**GIVEN MATERIAL:**

######

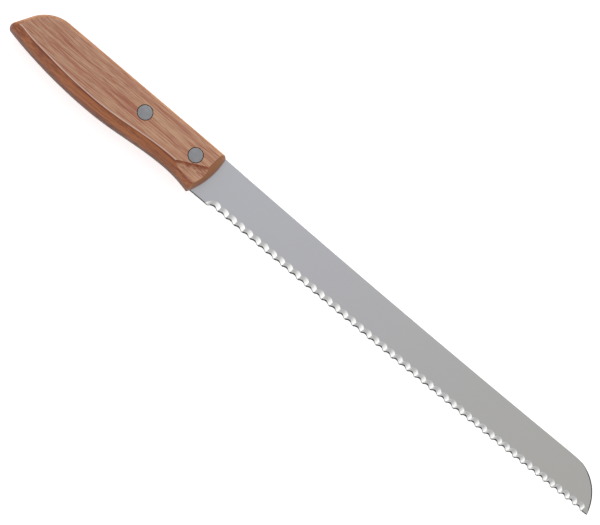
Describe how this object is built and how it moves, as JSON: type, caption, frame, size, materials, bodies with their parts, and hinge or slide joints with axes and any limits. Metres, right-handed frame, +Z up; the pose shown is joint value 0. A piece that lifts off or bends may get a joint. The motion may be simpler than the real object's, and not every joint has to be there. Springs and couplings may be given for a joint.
{
  "type": "bread knife",
  "caption": "Long straight bread knife with a scalloped edge, a rounded tip, and a wooden handle with flat sides, a rounded belly and flush cutlery rivets.",
  "frame": {"origin": "on the surface that the knife lies on, under the middle of its bounding box", "axes": "+X towards the blade's tip, +Y towards the spine, +Z up, out of the side that carries the ground scallops"},
  "size_m": [0.3633, 0.0246, 0.017],
  "materials": {
    "wood": "close-grained pink-brown hardwood, sanded and oiled, satin",
    "blade_steel": "fine satin grind along the blade, bright ground scallops",
    "rivet_metal": "satin, ground flush with the wood"
  },
  "bodies": {
    "root": {"handle": "wood", "blade": "blade_steel", "front_rivet_male": "rivet_metal", "front_rivet_female": "rivet_metal", "rear_rivet_male": "rivet_metal", "rear_rivet_female": "rivet_metal"}
  },
  "joints": []
}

######

**SET TASK:** Repeat the listing exactly, from its first line to its last.

**ANSWER FOR THE TASK:**
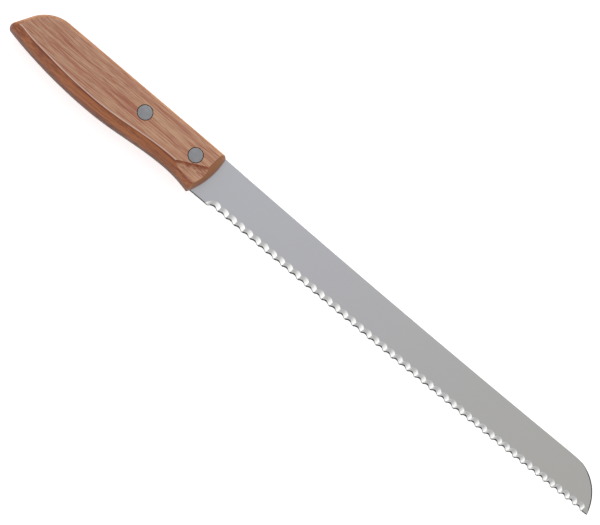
Describe how this object is built and how it moves, as JSON: type, caption, frame, size, materials, bodies with their parts, and hinge or slide joints with axes and any limits. Metres, right-handed frame, +Z up; the pose shown is joint value 0. A piece that lifts off or bends may get a joint. The motion may be simpler than the real object's, and not every joint has to be there. Springs and couplings may be given for a joint.
{
  "type": "bread knife",
  "caption": "Long straight bread knife with a scalloped edge, a rounded tip, and a wooden handle with flat sides, a rounded belly and flush cutlery rivets.",
  "frame": {"origin": "on the surface that the knife lies on, under the middle of its bounding box", "axes": "+X towards the blade's tip, +Y towards the spine, +Z up, out of the side that carries the ground scallops"},
  "size_m": [0.3633, 0.0246, 0.017],
  "materials": {
    "wood": "close-grained pink-brown hardwood, sanded and oiled, satin",
    "blade_steel": "fine satin grind along the blade, bright ground scallops",
    "rivet_metal": "satin, ground flush with the wood"
  },
  "bodies": {
    "root": {"handle": "wood", "blade": "blade_steel", "front_rivet_male": "rivet_metal", "front_rivet_female": "rivet_metal", "rear_rivet_male": "rivet_metal", "rear_rivet_female": "rivet_metal"}
  },
  "joints": []
}